On April 6, 2016, the Council of the European Union published the General Data Protection Regulation (GDPR), which came into full effect in May 2018 after a two-year transition period. The GDPR is extensive, far-reaching, and light on specifics, making its compliance a daunting prospect, particularly for small and medium-sized enterprises (SMEs) (GDPR-EU, n.d.). The whole point of the GDPR is to protect data belonging to EU citizens and residents. The regulation applies to organizations that handle such data, whether they are EU-based organizations or not, as long as they target or collect data related to people in the EU (this is known as the “extra-territorial effect”). The GDPR placed more responsibility on organizations, increased individuals' rights and gave them more control over how their data were collected, used, and protected.

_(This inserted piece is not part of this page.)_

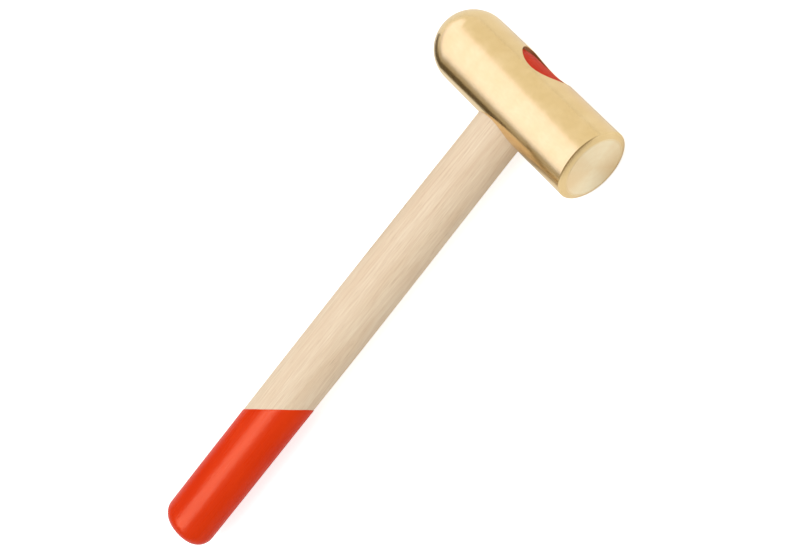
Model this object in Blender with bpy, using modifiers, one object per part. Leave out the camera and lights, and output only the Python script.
"""A carving mallet: a round brass head, flat at one end and domed at the other, on an oval wooden handle.

The mallet lies on its side on the ground, z = 0. Its handle runs along +X towards the head. The head's
flat striking face looks along -Y and its domed end along +Y. Every piece is drawn about the point where
the handle's axis crosses the head's axis, and one empty there carries them all.
"""

import math

import bmesh
import bpy
from mathutils import Vector

MM = 0.001
GAP = 0.3 * MM

# The head, a turned brass bar.
HEAD_RADIUS = 19.0 * MM
FACE_REACH = 52.0 * MM
DOME_REACH = 59.0 * MM
FACE_EDGE_WIDTH = 3.3 * MM
FACE_EDGE_DEPTH = 1.25 * MM

# The eye, the oval hole that the handle goes through. From inside the head to its top it flares towards
# the dome.
EYE_HALF_WIDTH = 14.0 * MM
EYE_HALF_THICKNESS = 11.3 * MM
EYE_FLARE = 2.4 * MM
EYE_FLARE_START = -4.0 * MM
EYE_CUTTER_REACH = 30.0 * MM

# The handle, measured from the head's axis to its butt. It swells from a neck to the grip.
HANDLE_REACH = 283.0 * MM
GRIP_HALF_WIDTH = 14.6 * MM
GRIP_HALF_THICKNESS = 12.0 * MM
NECK_END = -30.0 * MM
SWELL_LENGTH = 140.0 * MM
BUTT_ROUND = 8.3 * MM

# The red lacquer over the tenon's end, just under the head's surface. The end is crowned: it is part of a
# round bar along Y, nearly as round as the head.
CROWN_AXIS = -5.2 * MM
SEAL_RADIUS = 23.0 * MM
SEAL_THICKNESS = 0.6 * MM
CROWN_RADIUS = SEAL_RADIUS - SEAL_THICKNESS - GAP
TENON_TOP = CROWN_AXIS + CROWN_RADIUS
TENON_BLANK_TOP = 24.0 * MM
SEAL_BLANK_BOTTOM = 9.0 * MM

# The wooden wedge lies in a kerf along the head's axis.
KERF_DEPTH = 27.0 * MM
WOOD_WEDGE_LENGTH = 26.0 * MM
WOOD_WEDGE_WIDTH = 27.2 * MM
WOOD_WEDGE_THICK_END = 2.9 * MM
WOOD_WEDGE_THIN_END = 0.8 * MM

# Two steel wedges lie across the wooden one.
STEEL_WEDGE_LENGTH = 14.0 * MM
STEEL_WEDGE_WIDTH = 14.0 * MM
STEEL_WEDGE_THICK_END = 2.4 * MM
STEEL_WEDGE_THIN_END = 0.6 * MM
STEEL_WEDGE_OFFSET = 7.5 * MM

# The coat that the grip end was dipped in. The wood under it is drawn smaller, to hold the coat.
COAT_STANDS_PROUD = 0.2 * MM
COAT_THICKNESS = 0.5 * MM
WOOD_RELIEF = COAT_THICKNESS + GAP - COAT_STANDS_PROUD
COAT_LENGTH = 85.0 * MM
COAT_SLANT = math.radians(42.5)
COAT_LEAN = math.radians(4.0)
COAT_BLANK_TOP = -160.0 * MM
BLOCK_SIZE = 240.0 * MM

# Smoothness of the round shapes.
HEAD_STEPS = 64
CROWN_STEPS = 96
DOME_STEPS = 14
EDGE_STEPS = 4
OVAL_STEPS = 48
SWELL_STEPS = 8
BUTT_STEPS = 6
SHARP_ANGLE = math.radians(35)


def clear_scene():
    for obj in list(bpy.data.objects):
        bpy.data.objects.remove(obj, do_unlink=True)


def new_collection(name):
    collection = bpy.data.collections.new(name)
    bpy.context.scene.collection.children.link(collection)
    return collection


def new_material(name, colour, roughness, metallic=0.0):
    material = bpy.data.materials.new(name)
    material.use_nodes = True
    shader = material.node_tree.nodes["Principled BSDF"]
    shader.inputs["Base Color"].default_value = (*colour, 1.0)
    shader.inputs["Roughness"].default_value = roughness
    shader.inputs["Metallic"].default_value = metallic
    material.diffuse_color = (*colour, 1.0)
    return material


def new_object(name, mesh_builder, centre):
    """An object of the finished bmesh, drawn about the empty at the crossing of the two axes."""
    mesh = bpy.data.meshes.new(name)
    bmesh.ops.recalc_face_normals(mesh_builder, faces=mesh_builder.faces)
    mesh_builder.to_mesh(mesh)
    mesh_builder.free()
    obj = bpy.data.objects.new(name, mesh)
    obj.parent = centre
    return obj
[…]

It also binds organizations to new strict rules about using and securing the personal data they collect from people. The GDPR has had a global impact, becoming a source of international best practices regarding data privacy and ethics as core values. Thus, it provides a guide to organizations that aim to protect personal data even when the law does not directly apply. The GDPR affirms data protection's fundamental right and should be applied in a legitimate, effective, and consistent manner. However, ethical judgments require ethical standards, and the GDPR does not sufficiently specify ethical standards (it does incorporate ethical principles, but their prominence, explicitness, and clarity are intermittent and fragmentary across the various Recitals and Articles). At the core of GDPR are seven key principles relating to the processing of personal data (Article 5): lawfulness, fairness and transparency; purpose limitation; data minimization; data accuracy; storage limitation; integrity and confidentiality (security); and accountability. The dual objective of EU data protection (fundamental rights protection and free movement of data) can lead to tension between conflicting ethical principles. Nevertheless, ethical judgments are increasingly becoming an integral part of the application of the GDPR (Hijmans, 2018).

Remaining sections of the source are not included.